Required task = Return verbatim the inclusive range of lines running from the line that contains "Continue the three.js" to the line that contains "return moved". Omit every other line.
+++
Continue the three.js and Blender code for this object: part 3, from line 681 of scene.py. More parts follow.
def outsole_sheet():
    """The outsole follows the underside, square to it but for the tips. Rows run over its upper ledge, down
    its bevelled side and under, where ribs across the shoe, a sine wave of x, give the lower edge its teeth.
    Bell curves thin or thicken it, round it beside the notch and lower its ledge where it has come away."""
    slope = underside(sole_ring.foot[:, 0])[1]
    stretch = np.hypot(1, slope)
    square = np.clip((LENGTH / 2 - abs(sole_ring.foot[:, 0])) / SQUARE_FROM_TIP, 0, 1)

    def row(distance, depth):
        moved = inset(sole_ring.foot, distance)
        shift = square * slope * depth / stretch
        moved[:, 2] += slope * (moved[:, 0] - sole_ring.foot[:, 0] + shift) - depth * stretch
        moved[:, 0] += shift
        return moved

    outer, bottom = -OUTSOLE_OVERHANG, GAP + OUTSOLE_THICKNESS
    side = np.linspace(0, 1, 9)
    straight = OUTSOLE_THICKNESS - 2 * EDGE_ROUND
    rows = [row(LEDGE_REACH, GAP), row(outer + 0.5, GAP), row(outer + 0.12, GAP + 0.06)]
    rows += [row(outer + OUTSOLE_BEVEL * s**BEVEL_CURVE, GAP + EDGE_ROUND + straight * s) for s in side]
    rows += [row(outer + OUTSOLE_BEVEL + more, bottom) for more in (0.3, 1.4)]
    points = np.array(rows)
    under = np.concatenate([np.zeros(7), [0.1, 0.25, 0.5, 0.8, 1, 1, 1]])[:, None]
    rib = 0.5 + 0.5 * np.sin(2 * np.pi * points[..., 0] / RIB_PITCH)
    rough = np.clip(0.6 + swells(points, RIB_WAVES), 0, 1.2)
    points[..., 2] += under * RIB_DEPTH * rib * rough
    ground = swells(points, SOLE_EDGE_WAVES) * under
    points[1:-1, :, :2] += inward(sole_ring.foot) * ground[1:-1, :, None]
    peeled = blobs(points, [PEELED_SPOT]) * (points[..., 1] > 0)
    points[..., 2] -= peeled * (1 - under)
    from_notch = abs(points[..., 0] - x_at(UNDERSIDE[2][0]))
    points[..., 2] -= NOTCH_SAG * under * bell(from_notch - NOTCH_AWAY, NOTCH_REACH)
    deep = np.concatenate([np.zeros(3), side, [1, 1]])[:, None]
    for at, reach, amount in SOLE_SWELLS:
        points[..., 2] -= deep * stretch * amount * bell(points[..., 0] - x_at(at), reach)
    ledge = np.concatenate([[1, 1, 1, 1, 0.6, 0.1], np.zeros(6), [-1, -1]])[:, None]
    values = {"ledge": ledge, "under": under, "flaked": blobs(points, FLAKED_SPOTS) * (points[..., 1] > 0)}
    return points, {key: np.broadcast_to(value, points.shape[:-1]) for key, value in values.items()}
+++
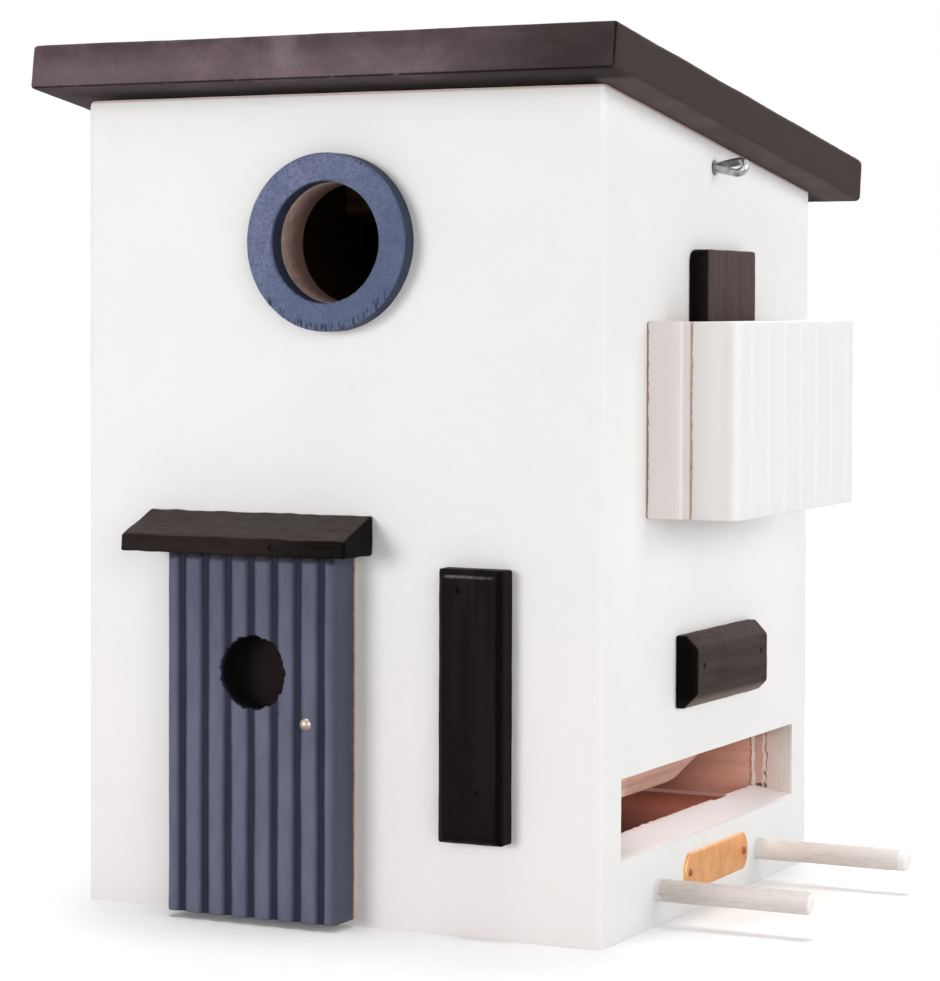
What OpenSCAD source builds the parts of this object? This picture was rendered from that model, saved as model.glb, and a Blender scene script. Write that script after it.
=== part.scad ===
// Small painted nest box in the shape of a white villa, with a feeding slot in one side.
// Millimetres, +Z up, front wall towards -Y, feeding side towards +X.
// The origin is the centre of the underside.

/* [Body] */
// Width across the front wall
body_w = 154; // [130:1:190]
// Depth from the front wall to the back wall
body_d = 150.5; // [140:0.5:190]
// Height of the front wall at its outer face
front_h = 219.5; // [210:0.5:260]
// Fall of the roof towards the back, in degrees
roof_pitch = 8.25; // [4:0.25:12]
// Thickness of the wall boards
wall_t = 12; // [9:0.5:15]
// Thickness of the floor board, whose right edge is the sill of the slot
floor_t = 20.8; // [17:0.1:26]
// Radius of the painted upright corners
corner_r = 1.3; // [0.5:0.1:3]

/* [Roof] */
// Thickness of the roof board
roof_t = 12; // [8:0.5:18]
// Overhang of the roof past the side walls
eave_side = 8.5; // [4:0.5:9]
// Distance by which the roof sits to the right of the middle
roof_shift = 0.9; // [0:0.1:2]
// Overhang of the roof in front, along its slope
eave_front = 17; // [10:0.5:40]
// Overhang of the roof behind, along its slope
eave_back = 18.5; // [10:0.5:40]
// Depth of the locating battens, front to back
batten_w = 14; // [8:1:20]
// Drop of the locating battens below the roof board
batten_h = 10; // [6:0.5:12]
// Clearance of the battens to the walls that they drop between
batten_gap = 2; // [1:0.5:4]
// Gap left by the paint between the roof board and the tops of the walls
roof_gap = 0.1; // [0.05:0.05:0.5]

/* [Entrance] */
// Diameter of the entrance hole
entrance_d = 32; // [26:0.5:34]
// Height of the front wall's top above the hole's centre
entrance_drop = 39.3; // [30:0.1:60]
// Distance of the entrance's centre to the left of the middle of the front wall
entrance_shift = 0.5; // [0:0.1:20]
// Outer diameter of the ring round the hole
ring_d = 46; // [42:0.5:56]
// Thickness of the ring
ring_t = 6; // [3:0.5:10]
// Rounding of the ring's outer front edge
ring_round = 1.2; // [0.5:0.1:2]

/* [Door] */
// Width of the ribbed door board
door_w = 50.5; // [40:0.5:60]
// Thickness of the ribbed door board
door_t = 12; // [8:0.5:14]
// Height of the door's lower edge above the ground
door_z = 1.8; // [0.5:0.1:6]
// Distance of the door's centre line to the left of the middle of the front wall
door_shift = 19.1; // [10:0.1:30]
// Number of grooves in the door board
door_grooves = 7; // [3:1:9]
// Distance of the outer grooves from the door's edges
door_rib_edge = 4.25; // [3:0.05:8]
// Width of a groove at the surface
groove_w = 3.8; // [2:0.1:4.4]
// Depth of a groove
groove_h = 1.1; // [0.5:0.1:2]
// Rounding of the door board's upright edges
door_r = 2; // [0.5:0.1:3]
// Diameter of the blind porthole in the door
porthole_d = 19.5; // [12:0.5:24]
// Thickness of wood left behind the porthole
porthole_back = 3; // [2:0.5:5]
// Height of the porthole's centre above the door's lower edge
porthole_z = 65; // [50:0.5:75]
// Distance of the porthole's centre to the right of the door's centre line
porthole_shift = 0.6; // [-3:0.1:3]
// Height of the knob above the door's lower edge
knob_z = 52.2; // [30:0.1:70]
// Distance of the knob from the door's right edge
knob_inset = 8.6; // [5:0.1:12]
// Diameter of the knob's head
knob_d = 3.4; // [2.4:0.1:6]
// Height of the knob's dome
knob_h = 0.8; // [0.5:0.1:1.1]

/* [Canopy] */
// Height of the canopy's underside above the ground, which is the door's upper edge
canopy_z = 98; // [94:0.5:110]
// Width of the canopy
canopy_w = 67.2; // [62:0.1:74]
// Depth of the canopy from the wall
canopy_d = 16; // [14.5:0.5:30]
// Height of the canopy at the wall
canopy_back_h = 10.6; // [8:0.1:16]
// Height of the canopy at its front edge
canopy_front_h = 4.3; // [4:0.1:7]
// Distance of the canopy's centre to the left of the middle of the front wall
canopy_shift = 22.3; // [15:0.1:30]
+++
Exercise output =
Continue the three.js and Blender code for this object: part 3, from line 681 of scene.py. More parts follow.
def outsole_sheet():
    """The outsole follows the underside, square to it but for the tips. Rows run over its upper ledge, down
    its bevelled side and under, where ribs across the shoe, a sine wave of x, give the lower edge its teeth.
    Bell curves thin or thicken it, round it beside the notch and lower its ledge where it has come away."""
    slope = underside(sole_ring.foot[:, 0])[1]
    stretch = np.hypot(1, slope)
    square = np.clip((LENGTH / 2 - abs(sole_ring.foot[:, 0])) / SQUARE_FROM_TIP, 0, 1)

    def row(distance, depth):
        moved = inset(sole_ring.foot, distance)
        shift = square * slope * depth / stretch
        moved[:, 2] += slope * (moved[:, 0] - sole_ring.foot[:, 0] + shift) - depth * stretch
        moved[:, 0] += shift
        return moved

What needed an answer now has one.